GIVEN INSTRUCTION: The material below contains a line with "joint = LINE.at_y(STRIP_JOINT_Y)" and a line with "imported CAD model.". Copy exactly those two lines and all lines between them.

[Scripts that build objects]
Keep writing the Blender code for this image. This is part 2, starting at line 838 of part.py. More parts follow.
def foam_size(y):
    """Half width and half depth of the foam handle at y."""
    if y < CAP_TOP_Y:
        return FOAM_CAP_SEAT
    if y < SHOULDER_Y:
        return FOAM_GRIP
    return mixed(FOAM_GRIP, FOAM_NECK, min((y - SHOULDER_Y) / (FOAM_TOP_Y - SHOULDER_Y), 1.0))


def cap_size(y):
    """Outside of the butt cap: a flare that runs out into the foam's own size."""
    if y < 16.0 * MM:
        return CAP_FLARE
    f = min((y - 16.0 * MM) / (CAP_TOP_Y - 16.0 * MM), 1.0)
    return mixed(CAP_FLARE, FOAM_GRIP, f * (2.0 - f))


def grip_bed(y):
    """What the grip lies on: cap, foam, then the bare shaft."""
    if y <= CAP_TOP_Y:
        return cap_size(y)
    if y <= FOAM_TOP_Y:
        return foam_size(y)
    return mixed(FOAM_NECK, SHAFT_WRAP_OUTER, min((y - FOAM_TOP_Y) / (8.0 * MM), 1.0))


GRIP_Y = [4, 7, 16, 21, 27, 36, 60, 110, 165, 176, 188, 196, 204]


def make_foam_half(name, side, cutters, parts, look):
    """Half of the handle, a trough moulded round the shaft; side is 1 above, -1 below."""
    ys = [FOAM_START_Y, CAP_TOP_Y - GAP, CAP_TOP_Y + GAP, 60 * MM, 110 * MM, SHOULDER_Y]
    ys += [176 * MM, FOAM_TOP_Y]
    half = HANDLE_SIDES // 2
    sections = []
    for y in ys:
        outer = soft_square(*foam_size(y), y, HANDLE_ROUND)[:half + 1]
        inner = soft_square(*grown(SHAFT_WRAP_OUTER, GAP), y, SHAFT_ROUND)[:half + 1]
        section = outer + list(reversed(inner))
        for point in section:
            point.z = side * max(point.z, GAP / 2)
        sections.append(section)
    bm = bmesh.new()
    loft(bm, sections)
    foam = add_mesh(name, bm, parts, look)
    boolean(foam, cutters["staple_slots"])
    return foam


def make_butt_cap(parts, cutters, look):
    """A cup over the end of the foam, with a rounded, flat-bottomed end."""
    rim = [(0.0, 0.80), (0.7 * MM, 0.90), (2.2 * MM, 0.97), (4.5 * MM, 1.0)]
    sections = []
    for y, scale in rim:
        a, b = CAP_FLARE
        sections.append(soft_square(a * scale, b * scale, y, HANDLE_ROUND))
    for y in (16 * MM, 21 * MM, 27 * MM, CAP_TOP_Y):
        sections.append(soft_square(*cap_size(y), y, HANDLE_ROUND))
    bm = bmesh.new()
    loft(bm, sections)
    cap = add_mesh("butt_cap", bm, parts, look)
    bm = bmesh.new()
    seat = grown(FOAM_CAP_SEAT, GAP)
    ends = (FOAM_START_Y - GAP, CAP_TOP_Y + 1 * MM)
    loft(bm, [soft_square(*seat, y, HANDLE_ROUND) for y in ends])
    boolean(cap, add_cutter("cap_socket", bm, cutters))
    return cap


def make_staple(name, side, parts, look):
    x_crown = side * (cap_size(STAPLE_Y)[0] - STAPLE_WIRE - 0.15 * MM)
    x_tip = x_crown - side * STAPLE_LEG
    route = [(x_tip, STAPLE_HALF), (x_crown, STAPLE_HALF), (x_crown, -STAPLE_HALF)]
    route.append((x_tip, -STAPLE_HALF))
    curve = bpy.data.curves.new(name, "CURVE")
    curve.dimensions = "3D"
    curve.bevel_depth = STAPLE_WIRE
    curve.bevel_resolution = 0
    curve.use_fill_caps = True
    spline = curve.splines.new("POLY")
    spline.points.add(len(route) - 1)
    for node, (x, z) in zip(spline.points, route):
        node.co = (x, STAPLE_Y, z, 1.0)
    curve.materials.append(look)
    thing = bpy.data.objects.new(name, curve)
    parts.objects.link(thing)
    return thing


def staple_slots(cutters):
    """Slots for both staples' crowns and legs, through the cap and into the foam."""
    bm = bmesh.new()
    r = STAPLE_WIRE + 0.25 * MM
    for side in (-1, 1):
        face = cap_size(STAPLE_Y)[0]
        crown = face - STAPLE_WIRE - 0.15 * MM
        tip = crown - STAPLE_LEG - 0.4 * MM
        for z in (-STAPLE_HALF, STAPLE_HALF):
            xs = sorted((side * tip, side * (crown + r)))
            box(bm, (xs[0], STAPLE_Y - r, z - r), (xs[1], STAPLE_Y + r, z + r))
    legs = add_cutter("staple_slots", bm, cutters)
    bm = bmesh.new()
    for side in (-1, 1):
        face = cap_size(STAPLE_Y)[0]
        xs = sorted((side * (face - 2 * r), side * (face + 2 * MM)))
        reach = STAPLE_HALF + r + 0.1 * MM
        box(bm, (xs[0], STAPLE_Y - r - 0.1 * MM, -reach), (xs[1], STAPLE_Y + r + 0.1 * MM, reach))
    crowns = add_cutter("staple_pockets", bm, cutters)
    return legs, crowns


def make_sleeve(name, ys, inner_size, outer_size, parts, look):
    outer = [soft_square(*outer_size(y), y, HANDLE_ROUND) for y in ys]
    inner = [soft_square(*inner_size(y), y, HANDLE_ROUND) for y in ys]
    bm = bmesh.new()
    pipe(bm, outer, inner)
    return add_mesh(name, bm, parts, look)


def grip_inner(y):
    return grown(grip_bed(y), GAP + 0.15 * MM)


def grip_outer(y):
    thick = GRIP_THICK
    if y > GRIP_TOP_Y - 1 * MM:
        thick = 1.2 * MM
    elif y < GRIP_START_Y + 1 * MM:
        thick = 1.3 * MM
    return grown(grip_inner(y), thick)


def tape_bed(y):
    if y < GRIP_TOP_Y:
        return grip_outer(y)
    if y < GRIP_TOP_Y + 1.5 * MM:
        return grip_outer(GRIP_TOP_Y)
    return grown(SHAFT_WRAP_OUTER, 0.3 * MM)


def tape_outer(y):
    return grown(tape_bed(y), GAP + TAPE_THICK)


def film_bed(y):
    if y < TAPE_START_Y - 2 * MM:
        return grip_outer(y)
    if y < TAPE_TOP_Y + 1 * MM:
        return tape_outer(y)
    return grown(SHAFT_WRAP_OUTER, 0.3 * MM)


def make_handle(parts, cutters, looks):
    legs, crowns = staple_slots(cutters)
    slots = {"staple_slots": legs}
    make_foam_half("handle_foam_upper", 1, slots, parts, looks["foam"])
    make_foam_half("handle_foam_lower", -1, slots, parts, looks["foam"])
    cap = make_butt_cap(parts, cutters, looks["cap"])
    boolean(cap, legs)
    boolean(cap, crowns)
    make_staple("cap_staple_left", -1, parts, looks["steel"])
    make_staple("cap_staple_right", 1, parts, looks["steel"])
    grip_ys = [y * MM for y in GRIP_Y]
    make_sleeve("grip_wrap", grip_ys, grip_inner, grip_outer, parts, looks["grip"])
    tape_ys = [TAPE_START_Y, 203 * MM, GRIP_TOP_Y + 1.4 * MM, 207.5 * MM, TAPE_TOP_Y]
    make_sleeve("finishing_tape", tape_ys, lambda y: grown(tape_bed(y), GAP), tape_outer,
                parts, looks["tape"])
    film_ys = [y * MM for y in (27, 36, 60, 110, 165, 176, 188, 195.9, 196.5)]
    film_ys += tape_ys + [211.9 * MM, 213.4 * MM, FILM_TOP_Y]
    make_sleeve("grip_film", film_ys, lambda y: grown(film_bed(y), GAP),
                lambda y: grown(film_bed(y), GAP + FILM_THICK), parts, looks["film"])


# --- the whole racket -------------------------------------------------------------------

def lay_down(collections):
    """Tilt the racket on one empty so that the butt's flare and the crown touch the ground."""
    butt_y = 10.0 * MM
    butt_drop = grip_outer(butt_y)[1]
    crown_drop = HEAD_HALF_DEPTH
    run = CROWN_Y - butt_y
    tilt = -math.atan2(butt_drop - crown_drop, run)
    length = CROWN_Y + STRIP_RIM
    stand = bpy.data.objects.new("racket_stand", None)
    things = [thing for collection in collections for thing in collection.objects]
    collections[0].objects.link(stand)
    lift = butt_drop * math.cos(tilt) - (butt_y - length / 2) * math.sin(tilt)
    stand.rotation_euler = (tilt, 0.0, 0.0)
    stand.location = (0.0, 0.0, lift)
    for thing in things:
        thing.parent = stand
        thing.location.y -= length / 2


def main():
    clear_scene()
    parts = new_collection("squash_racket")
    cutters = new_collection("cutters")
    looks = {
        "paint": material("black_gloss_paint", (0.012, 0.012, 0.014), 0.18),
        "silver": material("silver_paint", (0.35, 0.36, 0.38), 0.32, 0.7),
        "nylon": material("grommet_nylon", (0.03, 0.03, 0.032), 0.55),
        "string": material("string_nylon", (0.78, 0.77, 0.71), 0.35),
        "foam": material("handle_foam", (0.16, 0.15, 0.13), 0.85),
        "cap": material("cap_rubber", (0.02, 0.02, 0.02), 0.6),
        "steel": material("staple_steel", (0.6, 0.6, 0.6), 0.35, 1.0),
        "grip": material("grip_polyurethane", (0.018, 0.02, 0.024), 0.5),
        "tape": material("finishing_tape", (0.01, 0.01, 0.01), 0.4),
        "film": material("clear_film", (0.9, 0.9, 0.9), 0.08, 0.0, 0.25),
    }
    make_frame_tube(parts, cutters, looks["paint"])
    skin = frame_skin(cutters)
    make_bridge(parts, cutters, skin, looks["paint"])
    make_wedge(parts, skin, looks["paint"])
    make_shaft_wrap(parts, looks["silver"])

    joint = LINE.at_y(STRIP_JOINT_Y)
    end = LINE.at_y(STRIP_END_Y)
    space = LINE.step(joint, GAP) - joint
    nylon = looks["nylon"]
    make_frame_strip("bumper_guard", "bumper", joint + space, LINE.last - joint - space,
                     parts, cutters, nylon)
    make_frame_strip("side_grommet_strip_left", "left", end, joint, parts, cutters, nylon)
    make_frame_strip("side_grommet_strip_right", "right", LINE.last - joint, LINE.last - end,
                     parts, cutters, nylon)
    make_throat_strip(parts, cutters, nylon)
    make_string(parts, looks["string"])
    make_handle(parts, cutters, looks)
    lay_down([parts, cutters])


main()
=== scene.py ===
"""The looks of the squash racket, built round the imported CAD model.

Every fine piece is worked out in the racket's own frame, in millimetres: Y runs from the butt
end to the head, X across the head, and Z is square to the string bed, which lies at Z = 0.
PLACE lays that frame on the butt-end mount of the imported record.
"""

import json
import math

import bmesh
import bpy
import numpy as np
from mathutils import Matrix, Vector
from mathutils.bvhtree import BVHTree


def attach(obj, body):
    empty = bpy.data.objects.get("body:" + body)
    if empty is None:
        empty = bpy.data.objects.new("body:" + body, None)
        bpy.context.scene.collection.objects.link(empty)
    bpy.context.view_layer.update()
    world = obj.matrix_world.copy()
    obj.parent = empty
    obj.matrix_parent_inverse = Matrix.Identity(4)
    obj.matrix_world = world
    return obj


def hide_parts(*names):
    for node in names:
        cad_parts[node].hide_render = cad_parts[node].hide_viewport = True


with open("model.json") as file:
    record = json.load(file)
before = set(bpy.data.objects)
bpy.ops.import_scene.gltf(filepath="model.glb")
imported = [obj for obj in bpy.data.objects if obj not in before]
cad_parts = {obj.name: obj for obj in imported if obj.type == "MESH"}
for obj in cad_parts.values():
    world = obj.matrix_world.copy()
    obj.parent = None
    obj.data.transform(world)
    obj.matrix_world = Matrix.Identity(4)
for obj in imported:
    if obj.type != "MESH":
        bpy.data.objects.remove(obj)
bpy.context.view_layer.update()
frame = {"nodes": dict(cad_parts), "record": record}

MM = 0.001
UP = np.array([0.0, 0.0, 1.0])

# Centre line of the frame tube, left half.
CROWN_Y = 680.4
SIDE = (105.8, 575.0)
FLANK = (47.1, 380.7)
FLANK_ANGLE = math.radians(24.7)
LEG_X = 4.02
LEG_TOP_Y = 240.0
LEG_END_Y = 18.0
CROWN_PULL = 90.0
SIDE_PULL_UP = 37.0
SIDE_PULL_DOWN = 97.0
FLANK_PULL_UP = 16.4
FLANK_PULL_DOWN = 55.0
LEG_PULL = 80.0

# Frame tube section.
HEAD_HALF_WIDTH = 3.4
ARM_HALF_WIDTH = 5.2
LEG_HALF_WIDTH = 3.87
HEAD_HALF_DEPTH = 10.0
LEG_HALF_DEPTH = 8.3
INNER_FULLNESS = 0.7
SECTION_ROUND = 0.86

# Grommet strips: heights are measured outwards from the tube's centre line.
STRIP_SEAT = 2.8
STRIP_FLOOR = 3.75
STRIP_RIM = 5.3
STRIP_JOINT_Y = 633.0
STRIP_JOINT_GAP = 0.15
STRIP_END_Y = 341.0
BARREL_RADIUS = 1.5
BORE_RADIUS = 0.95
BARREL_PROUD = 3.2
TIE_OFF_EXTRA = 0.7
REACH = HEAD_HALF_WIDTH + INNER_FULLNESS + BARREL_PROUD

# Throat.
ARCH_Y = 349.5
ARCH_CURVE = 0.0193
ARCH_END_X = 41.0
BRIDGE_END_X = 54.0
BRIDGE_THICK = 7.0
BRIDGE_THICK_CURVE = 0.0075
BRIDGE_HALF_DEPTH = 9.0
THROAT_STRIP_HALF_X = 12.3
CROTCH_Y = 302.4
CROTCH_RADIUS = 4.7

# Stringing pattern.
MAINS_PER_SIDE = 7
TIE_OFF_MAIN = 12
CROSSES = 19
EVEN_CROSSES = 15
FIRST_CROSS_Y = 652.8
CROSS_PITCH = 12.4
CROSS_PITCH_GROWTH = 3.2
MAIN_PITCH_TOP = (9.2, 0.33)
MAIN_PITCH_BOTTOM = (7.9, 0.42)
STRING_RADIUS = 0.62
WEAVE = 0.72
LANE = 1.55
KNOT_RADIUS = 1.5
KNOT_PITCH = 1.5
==
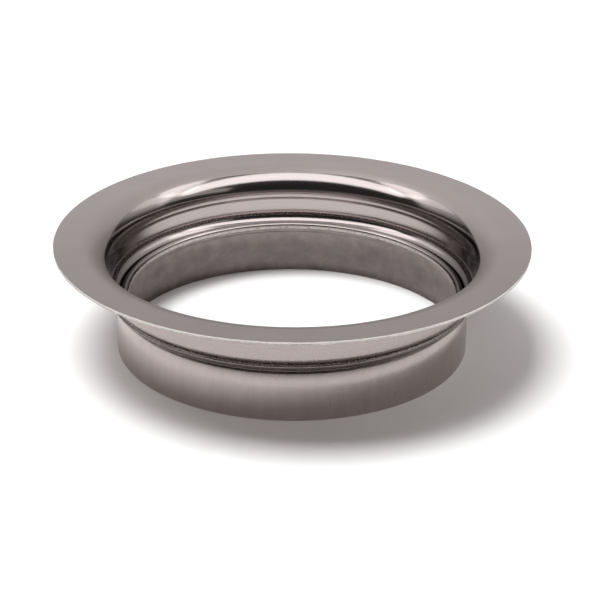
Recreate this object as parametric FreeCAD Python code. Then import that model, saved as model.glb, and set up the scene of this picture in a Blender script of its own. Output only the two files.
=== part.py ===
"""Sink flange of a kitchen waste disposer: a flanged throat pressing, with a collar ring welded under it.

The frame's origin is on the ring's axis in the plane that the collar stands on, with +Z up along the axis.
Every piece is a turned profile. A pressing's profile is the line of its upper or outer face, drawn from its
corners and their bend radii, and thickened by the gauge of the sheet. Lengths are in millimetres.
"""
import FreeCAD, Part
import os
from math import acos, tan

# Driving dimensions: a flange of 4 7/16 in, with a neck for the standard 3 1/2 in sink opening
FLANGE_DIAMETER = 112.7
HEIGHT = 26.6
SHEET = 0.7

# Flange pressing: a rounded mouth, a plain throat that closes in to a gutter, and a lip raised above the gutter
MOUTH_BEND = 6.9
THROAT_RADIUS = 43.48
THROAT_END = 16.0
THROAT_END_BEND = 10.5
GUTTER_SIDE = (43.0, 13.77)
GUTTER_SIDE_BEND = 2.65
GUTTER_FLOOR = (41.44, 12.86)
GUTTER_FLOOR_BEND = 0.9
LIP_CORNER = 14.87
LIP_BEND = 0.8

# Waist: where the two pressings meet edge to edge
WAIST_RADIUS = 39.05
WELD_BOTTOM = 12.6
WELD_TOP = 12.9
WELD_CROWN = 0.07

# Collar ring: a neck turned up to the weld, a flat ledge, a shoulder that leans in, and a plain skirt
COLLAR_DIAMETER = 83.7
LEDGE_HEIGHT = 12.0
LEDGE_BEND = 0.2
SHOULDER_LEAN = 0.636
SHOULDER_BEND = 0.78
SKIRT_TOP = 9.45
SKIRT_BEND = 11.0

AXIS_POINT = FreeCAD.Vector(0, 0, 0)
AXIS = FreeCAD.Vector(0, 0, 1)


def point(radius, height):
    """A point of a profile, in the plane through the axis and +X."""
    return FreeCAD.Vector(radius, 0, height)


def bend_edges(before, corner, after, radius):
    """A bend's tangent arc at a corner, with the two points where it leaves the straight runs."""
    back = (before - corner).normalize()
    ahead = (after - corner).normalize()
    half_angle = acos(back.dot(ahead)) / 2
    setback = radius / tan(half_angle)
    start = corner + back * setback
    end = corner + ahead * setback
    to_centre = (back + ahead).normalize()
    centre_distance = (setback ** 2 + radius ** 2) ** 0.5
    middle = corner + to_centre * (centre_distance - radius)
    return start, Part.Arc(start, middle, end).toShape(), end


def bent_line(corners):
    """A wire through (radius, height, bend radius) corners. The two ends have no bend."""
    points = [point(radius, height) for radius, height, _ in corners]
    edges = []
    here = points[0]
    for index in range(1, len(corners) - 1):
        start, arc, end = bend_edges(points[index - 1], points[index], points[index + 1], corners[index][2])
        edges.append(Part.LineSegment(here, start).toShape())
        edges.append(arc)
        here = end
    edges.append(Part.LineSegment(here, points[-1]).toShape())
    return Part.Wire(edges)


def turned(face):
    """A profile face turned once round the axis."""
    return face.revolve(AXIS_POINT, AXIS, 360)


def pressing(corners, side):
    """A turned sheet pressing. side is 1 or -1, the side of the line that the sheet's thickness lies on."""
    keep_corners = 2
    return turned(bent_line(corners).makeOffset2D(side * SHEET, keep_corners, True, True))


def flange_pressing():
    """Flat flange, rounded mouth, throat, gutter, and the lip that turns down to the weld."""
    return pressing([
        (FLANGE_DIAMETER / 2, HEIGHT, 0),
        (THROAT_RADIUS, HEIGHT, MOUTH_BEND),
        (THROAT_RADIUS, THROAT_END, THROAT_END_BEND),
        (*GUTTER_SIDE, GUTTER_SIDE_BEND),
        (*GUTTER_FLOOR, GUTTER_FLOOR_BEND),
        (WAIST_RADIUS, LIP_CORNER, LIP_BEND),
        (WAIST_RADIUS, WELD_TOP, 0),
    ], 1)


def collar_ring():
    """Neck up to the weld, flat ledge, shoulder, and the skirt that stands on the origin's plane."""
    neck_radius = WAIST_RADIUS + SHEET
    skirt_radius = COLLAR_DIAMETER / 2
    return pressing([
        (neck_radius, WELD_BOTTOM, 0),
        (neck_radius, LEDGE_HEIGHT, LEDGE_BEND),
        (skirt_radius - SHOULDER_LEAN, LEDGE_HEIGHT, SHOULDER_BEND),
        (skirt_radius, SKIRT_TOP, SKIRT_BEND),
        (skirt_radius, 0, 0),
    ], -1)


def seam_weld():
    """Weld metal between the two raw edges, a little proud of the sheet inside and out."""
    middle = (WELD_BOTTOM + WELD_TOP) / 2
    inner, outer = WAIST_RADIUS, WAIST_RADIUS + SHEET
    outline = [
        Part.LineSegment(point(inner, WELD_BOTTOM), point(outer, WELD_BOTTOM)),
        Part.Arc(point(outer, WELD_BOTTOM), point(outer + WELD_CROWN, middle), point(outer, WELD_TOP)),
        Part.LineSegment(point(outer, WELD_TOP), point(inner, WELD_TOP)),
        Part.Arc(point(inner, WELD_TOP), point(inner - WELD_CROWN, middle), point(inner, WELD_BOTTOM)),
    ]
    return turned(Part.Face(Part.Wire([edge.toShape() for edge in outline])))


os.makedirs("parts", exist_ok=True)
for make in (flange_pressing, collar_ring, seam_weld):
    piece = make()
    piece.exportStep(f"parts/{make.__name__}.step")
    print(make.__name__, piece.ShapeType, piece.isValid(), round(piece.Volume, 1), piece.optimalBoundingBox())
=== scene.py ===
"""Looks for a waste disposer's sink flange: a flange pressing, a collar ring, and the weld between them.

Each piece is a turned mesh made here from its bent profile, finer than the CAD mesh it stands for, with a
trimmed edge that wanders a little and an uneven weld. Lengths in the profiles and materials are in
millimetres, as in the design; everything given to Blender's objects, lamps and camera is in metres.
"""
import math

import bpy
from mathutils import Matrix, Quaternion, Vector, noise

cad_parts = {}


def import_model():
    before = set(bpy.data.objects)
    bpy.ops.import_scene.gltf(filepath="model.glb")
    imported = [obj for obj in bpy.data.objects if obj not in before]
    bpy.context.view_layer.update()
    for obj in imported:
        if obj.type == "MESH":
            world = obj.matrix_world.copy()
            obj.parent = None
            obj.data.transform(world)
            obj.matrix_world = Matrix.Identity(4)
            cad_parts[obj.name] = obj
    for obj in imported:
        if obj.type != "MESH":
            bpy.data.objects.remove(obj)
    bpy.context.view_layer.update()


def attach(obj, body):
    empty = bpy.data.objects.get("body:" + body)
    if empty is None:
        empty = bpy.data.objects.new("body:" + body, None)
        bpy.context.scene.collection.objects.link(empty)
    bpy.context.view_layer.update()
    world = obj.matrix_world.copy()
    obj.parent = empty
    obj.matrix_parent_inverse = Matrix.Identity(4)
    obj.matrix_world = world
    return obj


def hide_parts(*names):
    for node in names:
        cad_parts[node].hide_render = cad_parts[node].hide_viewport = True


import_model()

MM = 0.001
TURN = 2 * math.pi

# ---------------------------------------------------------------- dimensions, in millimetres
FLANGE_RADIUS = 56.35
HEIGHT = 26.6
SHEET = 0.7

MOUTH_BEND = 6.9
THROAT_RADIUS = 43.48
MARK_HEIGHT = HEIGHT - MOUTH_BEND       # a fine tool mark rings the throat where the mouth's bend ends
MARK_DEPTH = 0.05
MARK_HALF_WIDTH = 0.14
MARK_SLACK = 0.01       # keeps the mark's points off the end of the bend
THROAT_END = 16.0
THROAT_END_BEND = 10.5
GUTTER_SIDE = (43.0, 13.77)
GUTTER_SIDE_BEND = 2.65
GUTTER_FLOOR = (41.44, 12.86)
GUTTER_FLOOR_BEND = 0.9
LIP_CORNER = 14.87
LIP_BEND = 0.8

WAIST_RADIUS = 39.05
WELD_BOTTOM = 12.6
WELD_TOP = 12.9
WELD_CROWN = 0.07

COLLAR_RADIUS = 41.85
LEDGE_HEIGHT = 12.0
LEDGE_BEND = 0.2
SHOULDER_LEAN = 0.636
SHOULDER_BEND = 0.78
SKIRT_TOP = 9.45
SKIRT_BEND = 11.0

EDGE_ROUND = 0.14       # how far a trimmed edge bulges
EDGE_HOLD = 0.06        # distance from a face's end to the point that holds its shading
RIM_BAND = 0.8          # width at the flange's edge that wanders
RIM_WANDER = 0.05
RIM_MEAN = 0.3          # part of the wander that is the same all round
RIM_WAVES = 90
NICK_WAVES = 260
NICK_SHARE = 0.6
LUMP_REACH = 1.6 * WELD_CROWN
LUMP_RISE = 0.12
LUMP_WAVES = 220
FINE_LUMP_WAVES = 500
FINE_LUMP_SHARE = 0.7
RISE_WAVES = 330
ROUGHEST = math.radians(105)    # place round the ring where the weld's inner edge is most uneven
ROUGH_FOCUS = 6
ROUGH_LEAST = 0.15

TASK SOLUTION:
    joint = LINE.at_y(STRIP_JOINT_Y)
    end = LINE.at_y(STRIP_END_Y)
    space = LINE.step(joint, GAP) - joint
    nylon = looks["nylon"]
    make_frame_strip("bumper_guard", "bumper", joint + space, LINE.last - joint - space,
                     parts, cutters, nylon)
    make_frame_strip("side_grommet_strip_left", "left", end, joint, parts, cutters, nylon)
    make_frame_strip("side_grommet_strip_right", "right", LINE.last - joint, LINE.last - end,
                     parts, cutters, nylon)
    make_throat_strip(parts, cutters, nylon)
    make_string(parts, looks["string"])
    make_handle(parts, cutters, looks)
    lay_down([parts, cutters])


main()
=== scene.py ===
"""The looks of the squash racket, built round the imported CAD model.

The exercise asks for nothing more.